话说,民国初年,许多行业仍然沿袭着清朝的传统,就拿妓女行业来说,虽然受到了西方文化的影响,出现了一些新的待客方式,但大多数达官贵人仍然喜欢过去的规矩。进入秦楼楚馆进行娱乐,流程完全按照传统进行,什么时候“奉茶”,什么时候“进果”,什么时候“递酒”,什么时候“上饭”,都有一定的仪式和规矩,不可随意更改。
尽管妓女行业属于隐蔽的营生,但她们之间也有品级之分,一等称为“书寓”,二等称为“长三”,三等称为“二三”,最低等为“幺二”。而“野鸡”、“流莺”、“散仙”等,都属于不入流的“半掩门”生意,不在我们讨论的范围内。
以《海上花》中的周双珠、黄翠凤、沈小红为例,这三人虽然生活奢华,身边有仆人伺候,周围围绕着富商名流,但她们的品级只能算是“长三”。一句“长三堂子里花销”就足以证明她们的身份。
“书寓”作为最高等级,自然有其独特的魅力。能够在“书寓”中谋生的姑娘,必定精通琴棋书画,无论是茶道、女红,还是吟诗作对,样样都擅长。她们弹奏古筝时能够弹出《昭君怨》,拿起琵琶时能够奏出《寒宫秋月》,画枝画叶画荷花,写词写诗写名句,这些都与古代妓女的风采相似。这样的高雅之地,岂是粗鲁之人能够进入的?只有那些自认为才华横溢的文人墨客才会流连于此。

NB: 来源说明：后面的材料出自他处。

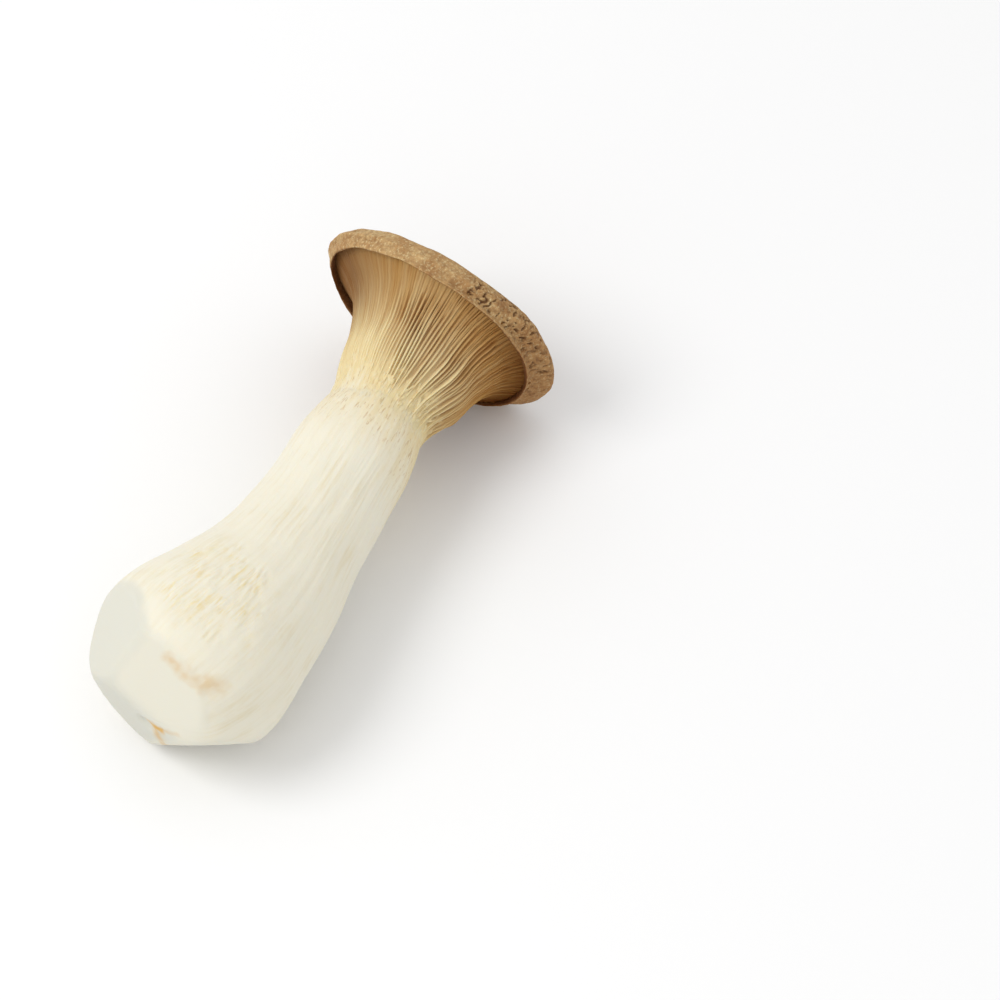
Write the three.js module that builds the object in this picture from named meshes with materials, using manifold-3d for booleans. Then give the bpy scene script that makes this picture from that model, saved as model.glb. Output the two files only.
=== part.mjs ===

“书寓”中的女子被称为“先生”,如果更加尊敬一些,可以称她们为“校书”。她们并不轻易允许恩客留宿,而是通过与恩客的交流来展示自己的才艺,这与日本的艺伎有些相似。
“长三”姑娘也可以称为“先生”或“倌人”,但绝不能称她们为“校书”。虽然她们的花楼外也可以挂上类似于“书寓”的名牌,但只能用“某某寓”,而不敢冒用“书寓”的名称。
之所以称为“长三”,是因为在民初时期,无论是“打茶围”还是“助侑酒”,都必须先给大洋三元,因此得名“长三”。
能够成为“长三”的姑娘,绝非一般人能够胜任。仅从《海上花》中就可以看出她们的身价之高,如果没有足够的财富,连喝杯清茶的资格都没有。

而“二三”姑娘则比“长三”略逊一筹。她们的外貌可能并不比“长三”差,但住所的环境肯定不如“长三”,也不允许在花楼外挂名牌,能够接触到的大阔佬也少于“长三”。如果被人“出条子”邀请去打茶围、喝花酒,她们索要的价码比“长三”少一块大洋,但又比“幺二”多一块大洋,因此被称为“二三”。
最末等的“幺二”,与以上三个品级相比,显得有些逊色。“幺二”又称为“六跌倒”,打茶围、喝花酒,只需要先给一块大洋;上干湿果盘,再收一块;留宿又收两块;还要替妈妈和龟奴要出两块,前后六块大洋,就能享受一天的露水夫妻。因此,她们也被称为“六跌倒”。
至于一块大洋(银元)换算成人民币是多少,说法不一。以围棋大师吴清源的日记为例,他提到民国初年,他家的佣人一个月的工钱为两块大洋,足以维持一家三口的生计。由此可见,民国初期的一块大洋应该相当于五百元人民币左右。一个末等的“幺二”姑娘一天至少能拿六块大洋,可见这是一个非常盈利的职业。
根据旧时档案的记载,富家子弟进入花楼“碰和头”,光是一桌酒席就要花费银洋十二元,其中还要给妈妈和龟奴“下脚费”四元,这还不包括各种零零散散的小费。
若是“作花头”,也就是摆谱请大席,一桌酒席最低也要花费银洋三十元,“下脚费”还要花费十元,再加上给姑娘的钱和各种名堂的费用,不时还有龟奴、大茶壶、抱台脚的要“抽头”,喝这么一桌花酒,没有一百个银洋是办不到的。
杜甫的一句“朱门酒肉臭,路有冻死骨”,用来形容妓女行业,不知是否合适。